# "gasket" for temporarily connecting 2 table halves



## jimk0157 (May 28, 2014)

Hi,

I'm finishing up a large hard maple dining tabletop that is 2 pieces (for ease of transport) with a joint running lengthwise down the middle. The joint is held together with bolts on the underside and I have a nice tight fit. I think I'd like to make this joint watertight so spilled milk, etc. won't be able to leak through. Looking for ideas on what to use as a gasket material that is thin, watertight, temporary (for disassembly) and that I'll be able to trim neatly once the table is assembled. I'm considering rubber cement...

Thanks
Jim K. Avon, Indiana USA


----------



## bauerbach (Mar 25, 2012)

how about just sealing it with a heavy dose of wax? Apply liberally to 1 side, bolt it together, wipe off the expelled portion, the joint should be water tight...

This might be a more aggressive solution to do the same with.

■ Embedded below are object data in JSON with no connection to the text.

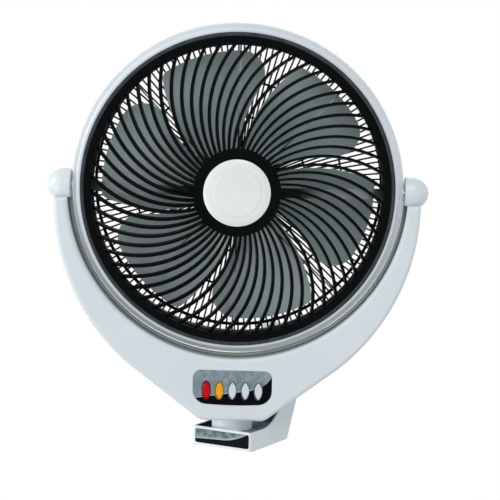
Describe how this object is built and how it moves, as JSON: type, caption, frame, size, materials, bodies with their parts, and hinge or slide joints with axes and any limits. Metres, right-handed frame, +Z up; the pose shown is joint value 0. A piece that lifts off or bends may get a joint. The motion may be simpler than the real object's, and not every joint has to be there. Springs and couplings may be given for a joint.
{
  "type": "wall fan",
  "caption": "Wall-mounted round fan whose shrouded head tilts in a crescent yoke that swings on a wall bracket, with swirl grille, bladed rotor and push buttons.",
  "frame": {"origin": "centre of the four screw holes in the wall plate, on the wall's surface", "axes": "+Z up, +Y into the wall, the fan looks towards -Y; at rest the yoke is turned 28 degrees towards +X and the head looks 3 degrees down"},
  "size_m": [0.4957, 0.3669, 0.6219],
  "materials": {
    "pale_plastic": "satin moulding",
    "black_plastic": "gloss black",
    "grey_plastic": "dark grey, half gloss",
    "blade_plastic": "smoky grey",
    "cap_plastic": "white gloss",
    "panel_plastic": "printed silver and black film under clear gloss",
    "badge_plastic": "silver and black, bare",
    "button_red": "red gloss",
    "button_yellow": "amber gloss",
    "button_white": "white gloss",
    "dark_tray": "dark moulding",
    "nylon": "natural nylon",
    "steel": "bright steel",
    "motor_metal": "drawn can",
    "plate_metal": "zinc grey",
    "board": "green laminate"
  },
  "bodies": {
    "bracket": {"wall_plate": "plate_metal", "bracket_shell": "pale_plastic", "bracket_floor": "pale_plastic", "tray_liner": "dark_tray", "badge_plate": "badge_plastic", "swing_bearing": "nylon", "swing_motor": "motor_metal"},
    "pinion": {"swing_pinion": "nylon"},
    "yoke": {"stem": "pale_plastic", "swing_gear": "nylon", "yoke_front_shell": "pale_plastic", "yoke_rear_shell": "pale_plastic", "control_panel": "panel_plastic", "circuit_board": "board", "key_switches": "dark_tray", "pivot_caps": "pale_plastic", "pivot_pins": "steel"},
    "head": {"shroud": "pale_plastic", "bezel_ring": "black_plastic", "front_grille": "black_plastic", "grille_spider": "grey_plastic", "hub_cap": "cap_plastic", "rear_grille": "black_plastic", "motor_case": "motor_metal", "motor_cover": "grey_plastic"},
    "rotor": {"impeller": "blade_plastic", "motor_shaft": "steel", "blade_nut": "grey_plastic"},
    "button_off": {"button_off": "button_red"},
    "button_swing": {"button_swing": "button_yellow"},
    "button_high": {"button_high": "button_white"},
    "button_mid": {"button_mid": "button_white"},
    "button_low": {"button_low": "button_white"}
  },
  "joints": [
    {"name": "swing", "type": "hinge", "parent": "bracket", "child": "yoke", "pos_m": [0, -0.215, -0.098], "axis": [0, 0, 1], "range_deg": [-68, 12]},
    {"name": "tilt", "type": "hinge", "parent": "yoke", "child": "head", "pos_m": [0.00376, -0.22206, 0.262], "axis": [0.8829, 0.4695, 0], "range_deg": [-23, 17]},
    {"name": "fan_spin", "type": "hinge", "parent": "head", "child": "rotor", "pos_m": [0.00376, -0.22206, 0.262], "axis": [0.4688, -0.8817, -0.0523], "continuous": true},
    {"name": "swing_pinion_spin", "type": "hinge", "parent": "bracket", "child": "pinion", "pos_m": [0, -0.171, -0.098], "axis": [0, 0, 1], "range_deg": [-40, 190]},
    {"name": "button_off_press", "type": "slide", "parent": "yoke", "child": "button_off", "axis": [-0.4695, 0.8829, 0], "range_m": [0, 0.0015], "stiffness_N_per_m": 400},
    {"name": "button_swing_press", "type": "slide", "parent": "yoke", "child": "button_swing", "axis": [-0.4695, 0.8829, 0], "range_m": [0, 0.0015], "stiffness_N_per_m": 400},
    {"name": "button_high_press", "type": "slide", "parent": "yoke", "child": "button_high", "axis": [-0.4695, 0.8829, 0], "range_m": [0, 0.0015], "stiffness_N_per_m": 400},
    {"name": "button_mid_press", "type": "slide", "parent": "yoke", "child": "button_mid", "axis": [-0.4695, 0.8829, 0], "range_m": [0, 0.0015], "stiffness_N_per_m": 400},
    {"name": "button_low_press", "type": "slide", "parent": "yoke", "child": "button_low", "axis": [-0.4695, 0.8829, 0], "range_m": [0, 0.0015], "stiffness_N_per_m": 400}
  ],
  "couplings": [
    {"joint": "swing_pinion_spin", "follows": "swing", "ratio": -2.6667}
  ]
}
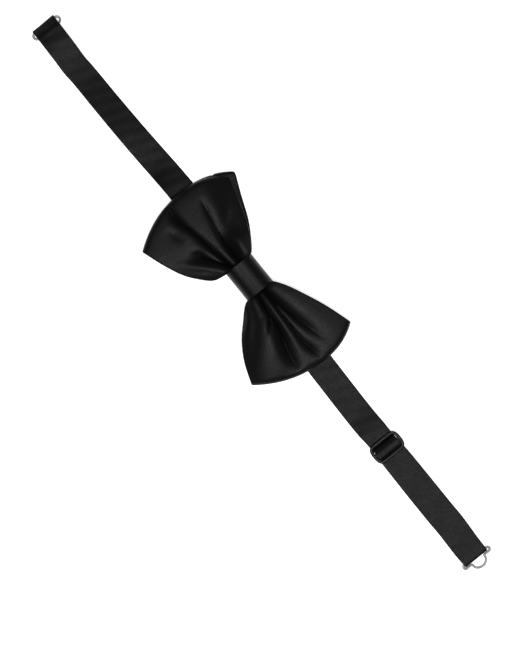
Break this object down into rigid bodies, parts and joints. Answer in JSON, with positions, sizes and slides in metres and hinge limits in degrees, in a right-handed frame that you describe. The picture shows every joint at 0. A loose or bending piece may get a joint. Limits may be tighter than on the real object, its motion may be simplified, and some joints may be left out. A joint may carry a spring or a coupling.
{
  "type": "bow tie",
  "caption": "Ready-tied satin bow on a flat neck band with a slider that sets its length and a wire hook and eye that close it at the back of the neck.",
  "frame": {"origin": "middle of the knot's back face, on the surface that the tie lies on", "axes": "+X along the band towards the eye, +Y up the bow as it is worn, +Z out of the front of the bow"},
  "size_m": [0.3993, 0.0688, 0.0127],
  "materials": {
    "satin": "soft satin sheen, fine weave",
    "interlining": "matt felted interlining",
    "thread": "dull sewing thread",
    "slider_plastic": "gloss black",
    "wire": "bright nickel-plated wire"
  },
  "bodies": {
    "bow": {"bow_satin": "satin", "bow_interlining": "interlining", "waist_binding": "thread", "knot_padding": "interlining", "knot_wrap": "satin", "knot_seam_stitch": "thread", "band_hook_side": "satin", "hook_bar_tack": "thread", "band_eye_side": "satin", "band_joint_tack": "thread"},
    "slider_and_bar_bands": {"slider": "slider_plastic", "band_over_bar": "satin", "band_anchor_fold": "satin", "slider_bar_tack": "thread", "loop_front": "satin", "loop_back": "satin"},
    "loop_end": {"eye_fold": "satin"},
    "eye_wire": {"eye": "wire"},
    "hook_wire": {"hook": "wire"}
  },
  "joints": [
    {"name": "slider_slide", "type": "slide", "parent": "bow", "child": "slider_and_bar_bands", "axis": [1, 0, 0], "range_m": [-0.05, 0.06], "deforming": ["band_eye_side"]},
    {"name": "loop_end_slide", "type": "slide", "parent": "slider_and_bar_bands", "child": "loop_end", "axis": [1, 0, 0], "range_m": [-0.03, 0.025], "deforming": ["loop_front", "loop_back"]},
    {"name": "eye_swing", "type": "hinge", "parent": "loop_end", "child": "eye_wire", "pos_m": [0.2046, 0, 0.0016], "axis": [0, 1, 0], "range_deg": [-115, 100]},
    {"name": "hook_swing", "type": "hinge", "parent": "bow", "child": "hook_wire", "pos_m": [-0.1854, 0, 0.00165], "axis": [0, 1, 0], "range_deg": [0, 270]}
  ],
  "couplings": [
    {"joint": "loop_end_slide", "follows": "slider_slide", "ratio": -0.5}
  ]
}
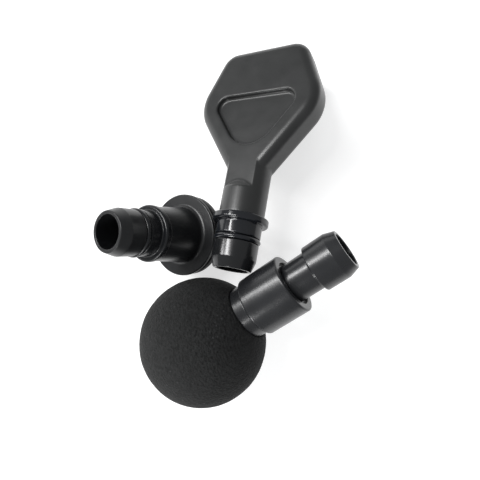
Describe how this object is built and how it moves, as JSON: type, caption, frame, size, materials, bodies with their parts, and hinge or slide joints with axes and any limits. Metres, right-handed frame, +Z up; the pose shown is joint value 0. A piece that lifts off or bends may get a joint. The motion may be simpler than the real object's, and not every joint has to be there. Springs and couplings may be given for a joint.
{
  "type": "massage gun head set",
  "caption": "Foam ball, flat disc and spade heads for a percussion massager, lying in a pile, each with the same hollow push-in plug.",
  "frame": {"origin": "on the table, under the middle of the pile's bounding box", "axes": "+Z up from the table, +Y from the foam ball towards the spade's end, +X to the side that the ball head's plug points to"},
  "size_m": [0.0971, 0.1516, 0.0559],
  "materials": {
    "foam_skin": "matte",
    "moulded_plastic": "satin",
    "satin_plastic": "satin",
    "blade_plastic": "satin",
    "pad_rubber": "matte",
    "gloss_rubber": "gloss",
    "screw_steel": "satin"
  },
  "bodies": {
    "spade_head": {"spade_blade": "blade_plastic", "spade_plug": "satin_plastic", "spade_sleeve": "gloss_rubber", "spade_ring_seal": "gloss_rubber", "spade_washer": "screw_steel", "spade_screw": "screw_steel"},
    "ball_head": {"ball_foam": "foam_skin", "ball_core": "moulded_plastic", "ball_base_ring": "moulded_plastic", "ball_collar": "moulded_plastic", "ball_plug": "moulded_plastic", "ball_washer": "screw_steel", "ball_screw": "screw_steel"},
    "flat_head": {"flat_pad": "pad_rubber", "flat_body": "satin_plastic", "flat_plug": "satin_plastic", "flat_sleeve": "gloss_rubber", "flat_ring_seal": "gloss_rubber", "flat_washer": "screw_steel", "flat_screw": "screw_steel"}
  },
  "joints": [
    {"name": "ball_head_lift", "type": "slide", "parent": "spade_head", "child": "ball_head", "axis": [0, 0, 1], "range_m": [0, 0.06]},
    {"name": "flat_head_lift", "type": "slide", "parent": "spade_head", "child": "flat_head", "axis": [-0.5486, 0.0211, 0.8358], "range_m": [0, 0.06]}
  ]
}
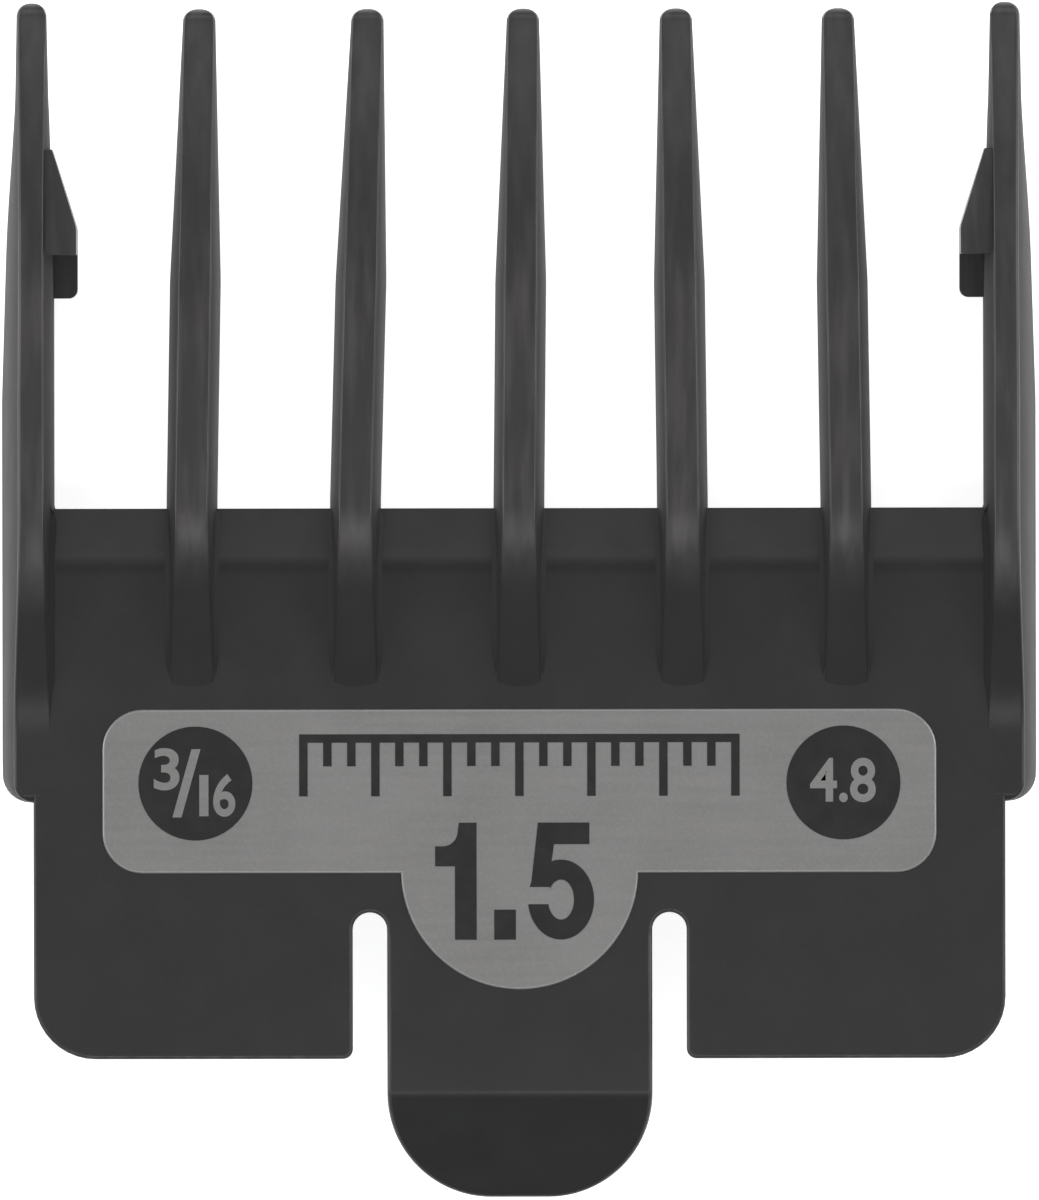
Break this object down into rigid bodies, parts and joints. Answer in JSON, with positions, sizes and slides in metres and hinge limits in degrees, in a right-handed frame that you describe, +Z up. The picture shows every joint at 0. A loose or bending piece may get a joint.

Amazon.com: Permatex 82180 Ultra Black Maximum Oil Resistance RTV Silicone Gasket Maker, 3.35 oz. Tube: Automotive

edit, these are all removable, but perhaps not reusable...


----------



## Brian T. (Dec 19, 2012)

Cover one edge with something (cling-wrap?) that silicone won't stick to.
Run several beads of silicone along the other edge and clamp together until it cures.
Apart again, the silicone sticks to one edge only. Trim the squeeze-out with a razor blade.


----------



## Brian T. (Dec 19, 2012)

I make things with those tubes of silicone seal. Castings of bark beetle damage, molds and so on.
All I ever use for mold release is quite soapy water = silicone won't stick and the soap (eg Sunlight) keeps the surface wet.
For Example:
I just make sure that the inner bark surface is thoroughly wetted with soapy water. No long soaking, nothing like that. Butter the whole area with silicone, maybe 1/4" deep and come back tomorrow. Peel off the silicone (it's quite tough) for a perfect reverse model of the bug tracks.
Then I can cast that with plaster to get a reproduction of the bark surface.


----------